Extract every line that includes the string "from".

═════ Data segment

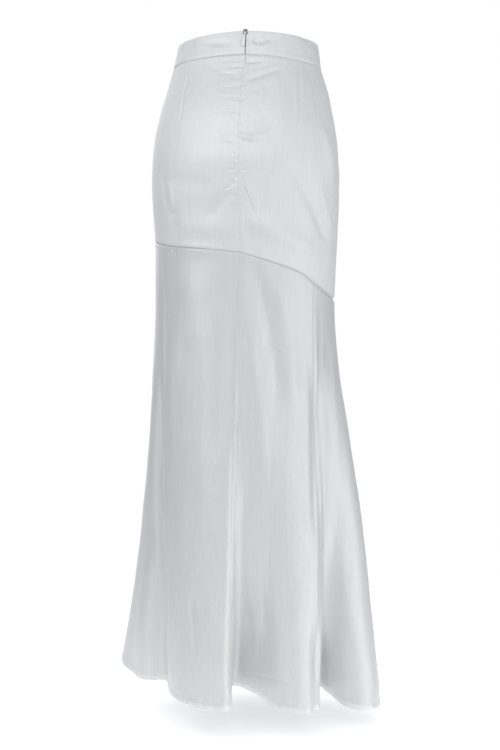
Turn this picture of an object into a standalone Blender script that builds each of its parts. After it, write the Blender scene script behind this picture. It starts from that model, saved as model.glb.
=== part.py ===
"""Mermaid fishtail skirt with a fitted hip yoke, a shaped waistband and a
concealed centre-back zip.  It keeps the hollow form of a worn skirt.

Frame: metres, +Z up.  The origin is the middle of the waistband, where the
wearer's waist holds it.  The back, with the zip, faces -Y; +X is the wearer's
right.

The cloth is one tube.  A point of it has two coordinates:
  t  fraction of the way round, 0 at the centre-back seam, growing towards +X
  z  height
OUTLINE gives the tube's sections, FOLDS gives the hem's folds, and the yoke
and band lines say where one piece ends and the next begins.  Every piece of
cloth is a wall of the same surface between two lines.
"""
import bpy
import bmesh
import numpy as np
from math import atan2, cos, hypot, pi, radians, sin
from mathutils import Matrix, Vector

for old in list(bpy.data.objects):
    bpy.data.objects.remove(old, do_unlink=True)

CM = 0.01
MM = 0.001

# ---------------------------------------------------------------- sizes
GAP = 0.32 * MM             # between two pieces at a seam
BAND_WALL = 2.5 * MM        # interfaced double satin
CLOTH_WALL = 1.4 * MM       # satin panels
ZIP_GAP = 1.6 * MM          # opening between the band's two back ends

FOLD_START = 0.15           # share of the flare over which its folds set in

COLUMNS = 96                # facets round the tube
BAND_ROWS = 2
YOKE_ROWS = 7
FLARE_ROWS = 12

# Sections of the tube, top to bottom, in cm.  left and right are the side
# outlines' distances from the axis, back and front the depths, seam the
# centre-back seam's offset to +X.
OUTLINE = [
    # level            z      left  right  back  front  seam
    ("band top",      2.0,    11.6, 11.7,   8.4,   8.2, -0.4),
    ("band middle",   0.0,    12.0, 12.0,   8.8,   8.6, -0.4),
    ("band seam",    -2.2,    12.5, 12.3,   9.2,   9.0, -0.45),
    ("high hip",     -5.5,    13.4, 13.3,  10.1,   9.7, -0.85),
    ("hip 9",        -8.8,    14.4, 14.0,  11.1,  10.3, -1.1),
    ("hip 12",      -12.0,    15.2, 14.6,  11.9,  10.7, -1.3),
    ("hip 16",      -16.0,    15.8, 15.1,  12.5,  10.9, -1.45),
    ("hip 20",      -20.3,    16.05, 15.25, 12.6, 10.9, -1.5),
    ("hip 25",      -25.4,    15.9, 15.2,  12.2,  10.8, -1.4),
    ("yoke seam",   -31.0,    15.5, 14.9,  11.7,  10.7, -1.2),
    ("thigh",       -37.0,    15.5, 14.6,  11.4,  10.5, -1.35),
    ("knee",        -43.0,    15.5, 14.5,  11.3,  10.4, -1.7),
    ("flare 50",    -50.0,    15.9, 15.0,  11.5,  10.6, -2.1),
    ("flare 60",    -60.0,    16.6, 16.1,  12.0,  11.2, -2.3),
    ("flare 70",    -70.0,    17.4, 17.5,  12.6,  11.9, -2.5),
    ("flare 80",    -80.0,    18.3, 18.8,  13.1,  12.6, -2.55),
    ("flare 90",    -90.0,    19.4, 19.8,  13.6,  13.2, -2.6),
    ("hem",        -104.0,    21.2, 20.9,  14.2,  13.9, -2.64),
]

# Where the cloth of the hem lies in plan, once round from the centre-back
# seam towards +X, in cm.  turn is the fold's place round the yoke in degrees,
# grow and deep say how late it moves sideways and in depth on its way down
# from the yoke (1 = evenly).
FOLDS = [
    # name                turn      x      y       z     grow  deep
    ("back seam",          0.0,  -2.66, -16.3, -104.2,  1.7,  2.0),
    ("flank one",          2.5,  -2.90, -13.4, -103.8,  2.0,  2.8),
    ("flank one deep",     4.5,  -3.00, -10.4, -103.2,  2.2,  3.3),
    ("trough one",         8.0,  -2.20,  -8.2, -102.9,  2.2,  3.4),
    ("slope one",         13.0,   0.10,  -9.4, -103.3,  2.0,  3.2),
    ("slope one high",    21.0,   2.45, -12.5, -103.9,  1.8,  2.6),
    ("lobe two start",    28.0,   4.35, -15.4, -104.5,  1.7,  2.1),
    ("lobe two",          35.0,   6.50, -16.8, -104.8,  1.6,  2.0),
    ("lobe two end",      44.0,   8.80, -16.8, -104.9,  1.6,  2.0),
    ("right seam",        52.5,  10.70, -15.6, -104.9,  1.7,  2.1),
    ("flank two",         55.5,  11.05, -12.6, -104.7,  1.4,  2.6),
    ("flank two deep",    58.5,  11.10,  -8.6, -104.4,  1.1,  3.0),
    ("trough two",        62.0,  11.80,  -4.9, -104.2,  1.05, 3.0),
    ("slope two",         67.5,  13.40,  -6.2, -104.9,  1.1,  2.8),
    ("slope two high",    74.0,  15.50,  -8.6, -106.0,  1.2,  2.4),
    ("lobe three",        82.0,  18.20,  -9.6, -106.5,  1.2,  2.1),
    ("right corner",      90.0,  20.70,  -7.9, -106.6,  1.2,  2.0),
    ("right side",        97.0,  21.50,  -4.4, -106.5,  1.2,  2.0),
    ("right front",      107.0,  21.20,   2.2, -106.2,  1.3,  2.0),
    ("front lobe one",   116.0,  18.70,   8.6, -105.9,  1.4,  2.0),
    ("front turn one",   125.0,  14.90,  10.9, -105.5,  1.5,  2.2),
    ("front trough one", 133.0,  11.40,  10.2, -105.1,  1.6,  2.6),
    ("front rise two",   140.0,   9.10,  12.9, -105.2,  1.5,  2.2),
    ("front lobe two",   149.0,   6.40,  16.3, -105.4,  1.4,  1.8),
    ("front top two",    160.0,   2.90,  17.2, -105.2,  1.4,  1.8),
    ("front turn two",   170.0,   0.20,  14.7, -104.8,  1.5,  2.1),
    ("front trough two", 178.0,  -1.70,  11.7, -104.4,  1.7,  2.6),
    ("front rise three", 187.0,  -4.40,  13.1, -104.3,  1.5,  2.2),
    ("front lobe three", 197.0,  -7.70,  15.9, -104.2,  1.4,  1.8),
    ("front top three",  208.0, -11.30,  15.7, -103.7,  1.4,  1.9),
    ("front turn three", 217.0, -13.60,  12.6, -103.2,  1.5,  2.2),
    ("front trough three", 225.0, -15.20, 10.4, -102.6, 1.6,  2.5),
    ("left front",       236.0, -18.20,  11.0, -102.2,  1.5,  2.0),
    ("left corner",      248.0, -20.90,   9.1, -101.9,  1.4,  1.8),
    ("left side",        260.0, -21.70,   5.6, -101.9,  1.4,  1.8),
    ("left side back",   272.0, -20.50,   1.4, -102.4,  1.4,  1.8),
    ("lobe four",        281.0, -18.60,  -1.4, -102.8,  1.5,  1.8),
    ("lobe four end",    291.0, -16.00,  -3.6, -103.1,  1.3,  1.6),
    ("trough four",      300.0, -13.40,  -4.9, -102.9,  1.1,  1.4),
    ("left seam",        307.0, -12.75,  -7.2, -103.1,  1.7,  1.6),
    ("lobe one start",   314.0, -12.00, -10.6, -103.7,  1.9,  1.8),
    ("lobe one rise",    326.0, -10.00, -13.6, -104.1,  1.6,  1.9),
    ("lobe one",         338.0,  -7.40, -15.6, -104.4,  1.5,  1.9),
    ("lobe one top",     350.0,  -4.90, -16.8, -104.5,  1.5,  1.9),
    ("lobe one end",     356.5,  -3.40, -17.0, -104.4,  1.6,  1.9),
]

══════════

▶ The output:
Turn this picture of an object into a standalone Blender script that builds each of its parts. After it, write the Blender scene script behind this picture. It starts from that model, saved as model.glb.
from math import atan2, cos, hypot, pi, radians, sin
from mathutils import Matrix, Vector
# outlines' distances from the axis, back and front the depths, seam the
# Where the cloth of the hem lies in plan, once round from the centre-back
# from the yoke (1 = evenly).